Why Do We Eat Fish Heads On Rosh Hashanah?

Rabbi Aron Moss contributes regular Q&A commentaries to Gather the Jews.  Rabbi Moss is the proprietor of Nefesh and can be reached at rabbimoss@nefesh.com.au.  The opinions expressed in this commentary are solely those of Rabbi Moss.

Question of the Week:

I read somewhere that there is a custom to eat the head of a fish on the night of Rosh Hashanah, to symbolize that in the coming year “we should be the head and not the tail.” What does this actually mean? I can’t make head or tails of it… (sorry…)

Answer:

We face today a crisis of leadership. In almost every area of life – familial, communal, global and personal – there is a gaping void at the top. Rather than leading with vision and purpose, today’s leaders are often no more than followers.

Governments and communal leaders aren’t building policies based on deeply held values and time-tested truths, but rather shape their platforms by following popular opinion and adopting whatever pet issues are in fashion on the day. Many parents are not giving their kids clear direction and guidance, but rather take their cues from the children themselves and cave in to their every desire. Individuals are often not living lives directed by core beliefs and lofty ideals, but rather follow their lower instincts and then develop convoluted justifications for living a life of self-indulgence.

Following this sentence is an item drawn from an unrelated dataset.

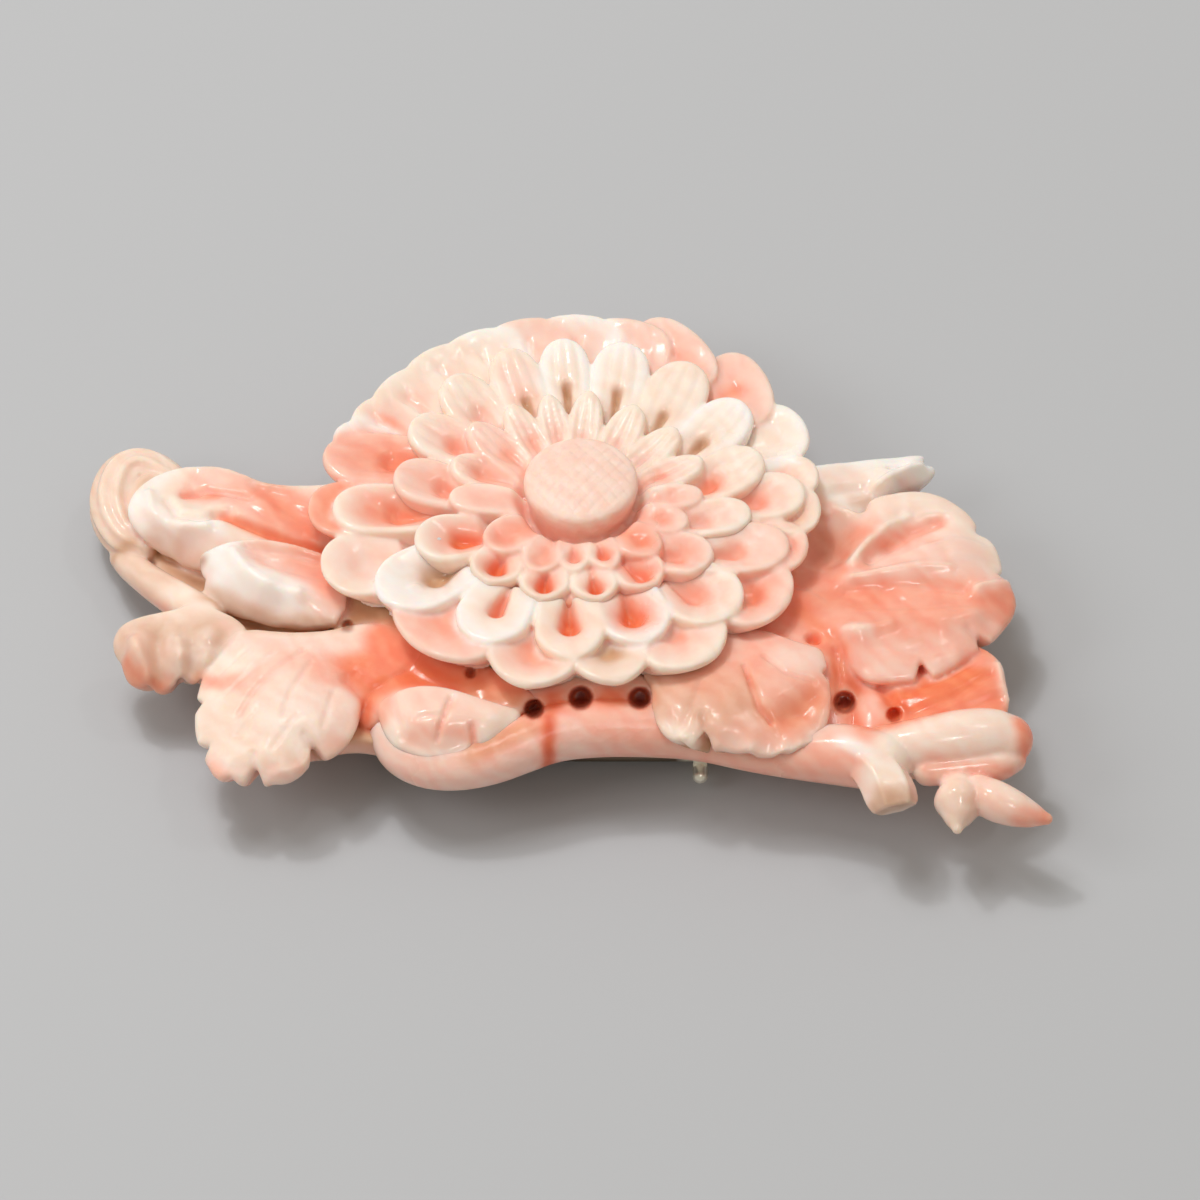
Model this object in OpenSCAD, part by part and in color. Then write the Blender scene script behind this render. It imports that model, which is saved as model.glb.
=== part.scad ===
// Carved coral brooch: a chrysanthemum over an arched branch with leaves and buds, and a pin fitting.
// Everything is drawn on its flat back (x to the right, y away, z out of the back) and then leaned
// back to where it lies on a table: on the far edge of the flat back and on the pin fitting.

/* [Carving] */
// Length of the whole carving, from the far left curl to the last bud
carving_length = 70; // [60:1:80]
// Thickness of a leaf under its midrib
leaf_thickness = 2.8; // [2.2:0.1:3.4]

/* [Flower] */
// Radius of the flat back under the flower
flower_back_r = 14.5; // [13.5:0.5:15]
// Radius of the round button in the middle
button_r = 4.1; // [3.6:0.1:4.4]
// Height of the button's crown above the flat back
button_top = 9.4; // [9:0.1:10]

/* [Pin fitting] */
// How far the fitting stands below the flat back
fitting_height = 4.2; // [3.8:0.1:5]
// Distance from the middle of the hinge knuckle to the middle of the catch
pin_span = 21; // [19:0.2:22]
// Diameter of the pin wire
wire_d = 0.9; // [0.7:0.05:1.1]
// Width of the soldered bar
bar_w = 3; // [2.4:0.1:3.6]
// Thickness of the soldered bar
bar_t = 0.8; // [0.6:0.1:1]
// Width of the catch along the pin
catch_w = 1; // [0.8:0.1:1.4]
// How far the round thumb tab reaches from the middle of the catch
tab_reach = 2; // [1.8:0.1:2.4]

/* [Hidden] */

// The tables below are for a carving of this length, and grow or shrink with carving_length
drawn_length = 70;
k = carving_length / drawn_length;

flower_x = 0.5;
flower_y = 0.5;

// Rings of petals from the button outwards: how many, root radius, tip radius, tip height, turn
petal_rings = [
    [12, 4.2, 7.4, 7.6, 0],
    [12, 7.3, 10.8, 7.7, 3],
    [18, 10.6, 14.7, 7.4, 0],
    [18, 14.5, 18.3, 6.9, 2]
];
// Every loop around the flower has this many points, so both petal counts divide it
flower_steps = 72;

// Loops over one ring of petals, from roots to tips and back under: share of the length, how far
// it pulls in between two petals, depth below the tip in a petal's middle and between two petals
petal_loops = [
    [0.00, 0.00, 2.1, 1.1],
    [0.45, 0.00, 1.3, 0.3],
    [0.85, 0.12, 0.5, 0.3],
    [1.00, 0.30, 0.0, 0.4],
    [0.93, 0.30, 1.4, 1.2]
];
// Loops of the flower's underside: radius, height
under_loops = [[16.3, 3.4], [flower_back_r, 0]];

// Outline of the button: radius, height
button_body = [
    [0, 4], [button_r - 0.4, 4], [button_r - 0.2, 7.1], [button_r, 7.8],
    [button_r - 0.5, button_top - 0.6], [button_r - 2, button_top - 0.15], [0, button_top]
];

// Leaves, from base to tip: x, y, top height, half width to the left and to the right of travel
leaf_far_left = [
    [-15.0, 1.5, 5.4, 2.4, 2.2], [-19.5, 1.6, 5.4, 2.6, 2.6], [-23.5, 2.0, 5.4, 3.0, 2.8],
    [-27.0, 2.4, 4.9, 4.0, 4.0], [-29.8, 2.6, 4.3, 2.8, 3.6], [-32.0, 3.0, 3.6, 0.9, 1.2]
];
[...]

This is why we are so confused today. What should be the head is nothing more than a tail. Instead of ideals shaping reality, it’s the other way round – whatever my reality is, I will shape my ideals to fit it.

The reason for this crisis in the modern world is clear. We have forgotten G-d. We have lost our Head, our source of absolute truth. Once ultimate authority is weakened, all authority is weakened.

But we can turn this around. We can reconnect to our Head, the true Higher Authority. Only then can we have heads that are not tails.

Parents ought to have a clear picture of what they want their family to look like, based on eternal values that are as true today as they were for our grandparents. And then with love and sensitivity, along with firmness and discipline, parents must guide their children to live up to that standard. Leaders need to have a moral vision that is immune from the shortsighted influence of mob thinking, and with pragmatism and resolve inspire their constituents to share that vision.

As individuals we must espouse ideals that transcend our own selfishness, a higher purpose that comes from a place beyond our own ego, so we can control our lower urges and live a life of meaning and soulful achievement.

So as a New Year dawns, we pray that we should be the head and not the tail. We need it for our world, our families, and ourselves.